Et puis si je l’avais, ce serait le début d’un chemin de reconnaissance : les Victoires ce sont nos paires, des artistes qu’on admire depuis longtemps, mais aussi une reconnaissance du milieu car ça implique des éditeurs, des producteurs… Sans être une fin en soi, c’est un encouragement.

Un proche, un musicien ou un artiste qui vous a donné envie de faire de la musique ?
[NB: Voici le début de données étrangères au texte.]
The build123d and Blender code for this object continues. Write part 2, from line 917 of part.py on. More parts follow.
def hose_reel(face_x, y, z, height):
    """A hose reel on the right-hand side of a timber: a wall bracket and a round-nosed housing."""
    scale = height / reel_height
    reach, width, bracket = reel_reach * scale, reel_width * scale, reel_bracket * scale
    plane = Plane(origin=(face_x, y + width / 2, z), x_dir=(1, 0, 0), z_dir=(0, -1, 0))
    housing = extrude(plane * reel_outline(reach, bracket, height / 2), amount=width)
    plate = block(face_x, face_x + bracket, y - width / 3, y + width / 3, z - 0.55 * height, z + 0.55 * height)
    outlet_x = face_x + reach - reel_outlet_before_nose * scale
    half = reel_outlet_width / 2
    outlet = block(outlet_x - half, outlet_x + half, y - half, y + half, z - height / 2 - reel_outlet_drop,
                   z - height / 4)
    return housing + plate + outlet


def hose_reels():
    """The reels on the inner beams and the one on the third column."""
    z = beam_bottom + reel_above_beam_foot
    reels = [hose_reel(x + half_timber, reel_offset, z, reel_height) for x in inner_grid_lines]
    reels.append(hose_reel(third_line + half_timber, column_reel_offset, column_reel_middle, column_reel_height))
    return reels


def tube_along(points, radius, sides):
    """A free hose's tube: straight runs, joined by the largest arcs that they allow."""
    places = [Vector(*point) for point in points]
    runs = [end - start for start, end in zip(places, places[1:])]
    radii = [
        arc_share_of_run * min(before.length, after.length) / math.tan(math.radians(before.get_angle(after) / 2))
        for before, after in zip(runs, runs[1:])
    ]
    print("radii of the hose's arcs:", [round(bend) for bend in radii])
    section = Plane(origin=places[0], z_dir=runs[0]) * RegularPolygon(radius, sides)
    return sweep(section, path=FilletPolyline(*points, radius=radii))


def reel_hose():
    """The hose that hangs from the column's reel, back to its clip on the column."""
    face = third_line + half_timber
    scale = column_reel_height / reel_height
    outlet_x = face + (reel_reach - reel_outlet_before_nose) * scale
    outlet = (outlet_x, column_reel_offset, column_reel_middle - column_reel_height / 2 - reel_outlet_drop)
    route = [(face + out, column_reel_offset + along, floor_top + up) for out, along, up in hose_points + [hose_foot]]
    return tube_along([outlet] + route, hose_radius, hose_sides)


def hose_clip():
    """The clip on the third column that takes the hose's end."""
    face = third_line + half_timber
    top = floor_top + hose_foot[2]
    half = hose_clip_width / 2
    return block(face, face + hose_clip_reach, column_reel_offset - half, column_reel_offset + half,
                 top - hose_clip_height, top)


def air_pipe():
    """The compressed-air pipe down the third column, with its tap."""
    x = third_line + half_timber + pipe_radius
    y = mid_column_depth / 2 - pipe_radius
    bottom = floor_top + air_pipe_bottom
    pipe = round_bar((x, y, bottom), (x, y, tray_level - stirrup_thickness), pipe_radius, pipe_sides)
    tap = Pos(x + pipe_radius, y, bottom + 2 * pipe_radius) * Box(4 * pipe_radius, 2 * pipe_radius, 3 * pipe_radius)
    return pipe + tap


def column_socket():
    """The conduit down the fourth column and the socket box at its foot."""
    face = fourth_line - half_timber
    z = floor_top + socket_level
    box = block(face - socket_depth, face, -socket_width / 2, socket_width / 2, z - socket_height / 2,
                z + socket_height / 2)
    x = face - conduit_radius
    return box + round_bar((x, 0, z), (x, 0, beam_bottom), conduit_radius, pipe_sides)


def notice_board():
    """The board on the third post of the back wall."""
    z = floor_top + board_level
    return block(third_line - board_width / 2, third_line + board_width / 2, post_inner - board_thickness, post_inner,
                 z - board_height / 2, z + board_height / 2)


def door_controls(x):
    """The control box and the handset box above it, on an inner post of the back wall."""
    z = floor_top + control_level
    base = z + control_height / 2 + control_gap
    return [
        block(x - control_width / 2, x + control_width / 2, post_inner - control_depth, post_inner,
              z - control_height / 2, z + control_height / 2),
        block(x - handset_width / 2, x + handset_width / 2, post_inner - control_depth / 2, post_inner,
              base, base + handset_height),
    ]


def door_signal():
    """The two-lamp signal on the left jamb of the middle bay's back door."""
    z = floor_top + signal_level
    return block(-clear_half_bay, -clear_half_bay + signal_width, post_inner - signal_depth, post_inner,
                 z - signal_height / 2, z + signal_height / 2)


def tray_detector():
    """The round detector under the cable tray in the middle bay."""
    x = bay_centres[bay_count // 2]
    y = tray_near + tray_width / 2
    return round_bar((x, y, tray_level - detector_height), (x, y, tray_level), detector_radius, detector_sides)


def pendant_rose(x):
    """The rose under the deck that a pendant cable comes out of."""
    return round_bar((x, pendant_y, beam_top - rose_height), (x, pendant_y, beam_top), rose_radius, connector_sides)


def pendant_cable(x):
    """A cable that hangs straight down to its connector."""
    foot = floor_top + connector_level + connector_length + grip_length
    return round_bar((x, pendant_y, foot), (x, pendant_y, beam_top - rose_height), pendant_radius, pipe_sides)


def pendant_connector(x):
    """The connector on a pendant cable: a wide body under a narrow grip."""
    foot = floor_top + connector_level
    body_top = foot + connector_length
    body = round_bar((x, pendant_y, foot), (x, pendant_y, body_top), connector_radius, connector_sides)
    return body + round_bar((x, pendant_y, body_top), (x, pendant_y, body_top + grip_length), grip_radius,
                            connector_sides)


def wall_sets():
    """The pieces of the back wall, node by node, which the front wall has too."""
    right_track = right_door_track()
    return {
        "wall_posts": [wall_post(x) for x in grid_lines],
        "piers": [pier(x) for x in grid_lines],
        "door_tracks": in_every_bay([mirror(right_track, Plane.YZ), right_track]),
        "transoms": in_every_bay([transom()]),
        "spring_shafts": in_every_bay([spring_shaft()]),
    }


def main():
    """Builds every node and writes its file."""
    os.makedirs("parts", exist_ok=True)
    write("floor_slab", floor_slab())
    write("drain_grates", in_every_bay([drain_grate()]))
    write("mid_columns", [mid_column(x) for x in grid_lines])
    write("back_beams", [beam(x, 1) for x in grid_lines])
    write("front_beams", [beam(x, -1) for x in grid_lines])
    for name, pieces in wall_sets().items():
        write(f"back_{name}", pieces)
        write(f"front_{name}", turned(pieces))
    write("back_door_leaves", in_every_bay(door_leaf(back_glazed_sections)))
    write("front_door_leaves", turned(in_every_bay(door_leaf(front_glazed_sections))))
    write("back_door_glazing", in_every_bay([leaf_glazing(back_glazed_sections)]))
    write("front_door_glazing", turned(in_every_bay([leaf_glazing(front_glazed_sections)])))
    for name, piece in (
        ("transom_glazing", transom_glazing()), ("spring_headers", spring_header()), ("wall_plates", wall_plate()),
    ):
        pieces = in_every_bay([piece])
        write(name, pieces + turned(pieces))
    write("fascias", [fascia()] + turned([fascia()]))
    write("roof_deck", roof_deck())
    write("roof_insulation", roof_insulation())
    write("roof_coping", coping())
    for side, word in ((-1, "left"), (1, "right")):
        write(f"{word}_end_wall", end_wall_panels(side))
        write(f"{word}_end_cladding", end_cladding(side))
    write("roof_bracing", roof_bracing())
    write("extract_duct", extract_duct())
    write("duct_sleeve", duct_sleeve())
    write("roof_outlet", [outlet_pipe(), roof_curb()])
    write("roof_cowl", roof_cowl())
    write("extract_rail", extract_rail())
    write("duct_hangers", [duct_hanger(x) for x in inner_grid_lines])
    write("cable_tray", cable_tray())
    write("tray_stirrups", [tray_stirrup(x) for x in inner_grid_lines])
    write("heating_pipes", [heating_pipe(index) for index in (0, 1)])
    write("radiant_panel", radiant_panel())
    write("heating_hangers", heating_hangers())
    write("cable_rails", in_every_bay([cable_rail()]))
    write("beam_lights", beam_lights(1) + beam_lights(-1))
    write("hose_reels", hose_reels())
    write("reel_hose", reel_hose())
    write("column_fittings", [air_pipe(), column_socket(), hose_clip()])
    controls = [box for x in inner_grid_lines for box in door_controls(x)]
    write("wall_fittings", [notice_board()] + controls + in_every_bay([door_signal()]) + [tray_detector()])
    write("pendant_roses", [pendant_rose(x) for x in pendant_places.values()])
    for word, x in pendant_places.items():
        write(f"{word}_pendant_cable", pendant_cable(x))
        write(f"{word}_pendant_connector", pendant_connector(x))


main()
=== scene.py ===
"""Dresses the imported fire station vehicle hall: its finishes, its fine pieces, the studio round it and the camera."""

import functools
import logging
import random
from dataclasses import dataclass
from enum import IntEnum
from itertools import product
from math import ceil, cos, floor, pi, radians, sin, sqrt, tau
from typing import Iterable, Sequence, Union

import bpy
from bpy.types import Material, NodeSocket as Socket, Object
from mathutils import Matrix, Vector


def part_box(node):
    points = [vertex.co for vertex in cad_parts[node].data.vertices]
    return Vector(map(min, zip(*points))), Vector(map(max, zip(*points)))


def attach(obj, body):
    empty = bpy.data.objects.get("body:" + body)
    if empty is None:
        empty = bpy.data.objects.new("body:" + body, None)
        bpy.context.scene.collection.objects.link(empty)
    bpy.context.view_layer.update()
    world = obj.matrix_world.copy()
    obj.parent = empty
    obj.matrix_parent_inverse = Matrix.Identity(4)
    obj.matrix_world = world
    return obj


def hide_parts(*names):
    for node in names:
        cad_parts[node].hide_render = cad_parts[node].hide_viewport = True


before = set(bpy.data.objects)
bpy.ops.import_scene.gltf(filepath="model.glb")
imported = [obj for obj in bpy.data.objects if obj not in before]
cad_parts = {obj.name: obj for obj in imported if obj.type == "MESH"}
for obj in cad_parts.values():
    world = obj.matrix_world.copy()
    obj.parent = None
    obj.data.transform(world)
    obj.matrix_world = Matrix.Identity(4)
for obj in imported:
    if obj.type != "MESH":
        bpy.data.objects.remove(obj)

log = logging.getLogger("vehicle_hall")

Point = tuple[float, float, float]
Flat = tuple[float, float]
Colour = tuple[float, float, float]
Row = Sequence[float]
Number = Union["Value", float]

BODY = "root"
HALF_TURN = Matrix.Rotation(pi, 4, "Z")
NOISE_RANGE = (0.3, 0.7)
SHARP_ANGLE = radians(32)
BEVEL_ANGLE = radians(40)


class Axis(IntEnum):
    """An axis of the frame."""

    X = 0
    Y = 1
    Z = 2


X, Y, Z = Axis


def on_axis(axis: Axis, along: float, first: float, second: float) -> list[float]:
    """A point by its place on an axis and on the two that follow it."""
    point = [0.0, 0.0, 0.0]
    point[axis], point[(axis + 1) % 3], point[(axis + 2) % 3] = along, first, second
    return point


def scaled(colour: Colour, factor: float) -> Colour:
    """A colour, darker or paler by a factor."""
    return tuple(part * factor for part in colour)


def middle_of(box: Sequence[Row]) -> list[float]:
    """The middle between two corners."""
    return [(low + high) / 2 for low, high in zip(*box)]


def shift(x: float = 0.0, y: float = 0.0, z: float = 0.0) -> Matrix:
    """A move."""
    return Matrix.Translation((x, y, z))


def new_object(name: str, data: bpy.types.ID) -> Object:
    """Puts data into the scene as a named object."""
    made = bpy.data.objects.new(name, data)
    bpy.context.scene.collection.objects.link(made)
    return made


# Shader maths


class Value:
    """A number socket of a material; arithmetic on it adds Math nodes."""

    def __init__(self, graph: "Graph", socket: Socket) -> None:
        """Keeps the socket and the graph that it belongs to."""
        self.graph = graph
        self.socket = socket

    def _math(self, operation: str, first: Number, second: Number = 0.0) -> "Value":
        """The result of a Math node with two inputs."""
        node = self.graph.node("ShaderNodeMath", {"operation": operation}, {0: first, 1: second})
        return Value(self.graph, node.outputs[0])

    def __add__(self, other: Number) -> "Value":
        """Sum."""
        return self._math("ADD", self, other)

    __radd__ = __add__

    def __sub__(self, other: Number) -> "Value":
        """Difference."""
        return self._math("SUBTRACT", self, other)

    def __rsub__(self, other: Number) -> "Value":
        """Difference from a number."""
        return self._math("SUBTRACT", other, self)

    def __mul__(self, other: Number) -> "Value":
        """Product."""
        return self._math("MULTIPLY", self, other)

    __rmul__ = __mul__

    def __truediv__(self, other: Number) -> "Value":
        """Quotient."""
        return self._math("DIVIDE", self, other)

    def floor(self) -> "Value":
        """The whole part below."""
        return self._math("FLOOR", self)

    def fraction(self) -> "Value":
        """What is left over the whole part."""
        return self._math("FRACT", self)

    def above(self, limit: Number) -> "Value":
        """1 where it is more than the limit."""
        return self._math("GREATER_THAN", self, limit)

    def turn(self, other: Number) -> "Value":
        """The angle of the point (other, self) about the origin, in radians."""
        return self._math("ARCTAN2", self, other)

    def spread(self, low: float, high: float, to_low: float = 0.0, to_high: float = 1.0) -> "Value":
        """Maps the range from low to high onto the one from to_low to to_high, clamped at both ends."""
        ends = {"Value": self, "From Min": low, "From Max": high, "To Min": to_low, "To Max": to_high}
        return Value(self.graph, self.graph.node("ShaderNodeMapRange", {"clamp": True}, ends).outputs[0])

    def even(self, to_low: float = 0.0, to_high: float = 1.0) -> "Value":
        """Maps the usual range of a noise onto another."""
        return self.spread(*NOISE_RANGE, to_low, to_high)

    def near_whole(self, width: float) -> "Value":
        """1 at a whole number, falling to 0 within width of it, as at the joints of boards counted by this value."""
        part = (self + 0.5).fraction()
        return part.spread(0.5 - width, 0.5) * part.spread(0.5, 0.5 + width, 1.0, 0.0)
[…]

Je suis très attaché à mes professeurs mais il y a un chef qui m’inspire particulièrement : Nikolaus Harnoncourt, pour ses enregistrements, sa démarche, ses écrits. C’est l’un des premiers à avoir eu l’inspiration de remonter aux sources historiques de l’interprétation d’une œuvre sans pour autant en faire un dogme. Il était toujours beaucoup plus intéressé par le geste, l’interprétation et l’incarnation que par l’idée d’une restitution pure.
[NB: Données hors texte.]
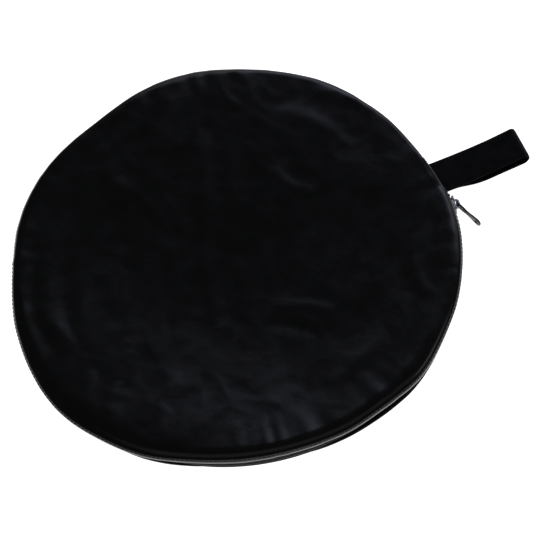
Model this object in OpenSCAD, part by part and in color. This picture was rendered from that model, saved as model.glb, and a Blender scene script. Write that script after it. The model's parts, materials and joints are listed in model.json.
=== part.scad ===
// Collapsible reflector disc, twisted into three coils and packed in its round zipped pouch.
// The pouch lies flat: the origin is the middle of its underside, +Z is up and +X points out along the webbing handle.
// The front of the pouch opens along a half-circle zip, and its flap folds back over the closed half, the pocket.

/* [Pouch] */
// Outer radius of the pouch at its rim
bag_r = 152; // [151:0.5:156]
// Thickness of the packed pouch at its rim
bag_h = 22; // [22:0.5:24]
// Thickness of the pouch cloth
cloth_t = 0.8; // [0.6:0.1:0.9]
// Width of the rounded shoulder inside the rim
shoulder_w = 14; // [12:1:16]
// Direction of the zip's corner nearest the handle, in degrees
mouth_az = -13.5; // [-20:0.5:-13.5]

/* [Zip] */
// Thickness of the chain of teeth
chain_t = 2.4; // [2.2:0.1:2.6]
// Height of the closed chain
chain_h = 6; // [5.5:0.1:6.2]
// Direction in which the slider is parked when the zip is shut, in degrees
slider_az = -9; // [-9.5:0.1:-8.8]
// Length of the slider
slider_l = 11; // [10:0.5:11.5]
// Length of the pull from its hinge to its tip
pull_l = 23; // [20:0.5:26]
// Turn of the pull away from straight out, in degrees
pull_turn = -62; // [-80:1:0]

/* [Handle] */
// Width of the webbing
handle_w = 25.4; // [20:0.1:25.4]
// Thickness of the webbing
webbing_t = 1.4; // [1.2:0.1:1.6]
// Reach of the loop from its hinge line
handle_l = 62; // [50:1:80]

/* [Reflector] */
// Diameter of the disc when it is open
open_d = 800; // [780:5:800]
// Width of the spring band
band_w = 4.5; // [4:0.1:4.8]
// Thickness of the spring band
band_t = 0.8; // [0.6:0.1:0.8]
// Thickness of the folded cloth inside the coils
bundle_h = 12; // [8:1:14]

/* [Hidden] */
$fn = 96;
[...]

Vous parlez de l’aspect humain du metier, pouvez-vous nous en dire plus ?

C’est la partie qui ne s’apprend pas. On fait un métier de ressources humaines, et on doit manager des musiciens qui sont en CDI contrairement à nous. Quand on prend un poste, qu’il dure une semaine ou trois ans, il faut faire avec les histoires, les conflits et les joies des musiciens. S’il y a un conflit entre deux musiciens, on va devoir non pas le résoudre, ce serait présomptueux, mais l’appréhender, le contourner ou l’inclure. Certains orchestres ont des histoires longues, impressionnantes ou tourmentées : il faut aussi connaître ces histoires pour savoir où on met les pieds.

L’orchestre attend du chef, plus que quoi que ce soit d’autre, qu’il tranche, qu’il arbitre et ce n’est pas toujours facile. On apprend à ne pas confondre autorité et autoritarisme. Un jour Jean-François Zygel m’a dit que l’orchestre attendait du chef qu’il soit à la fois “le père et la mère” : les musiciens n’ont pas besoin seulement d’un chef qui tape du poing sur la table mais aussi de quelqu’un qui les entoure et les rassure. Il faut les deux.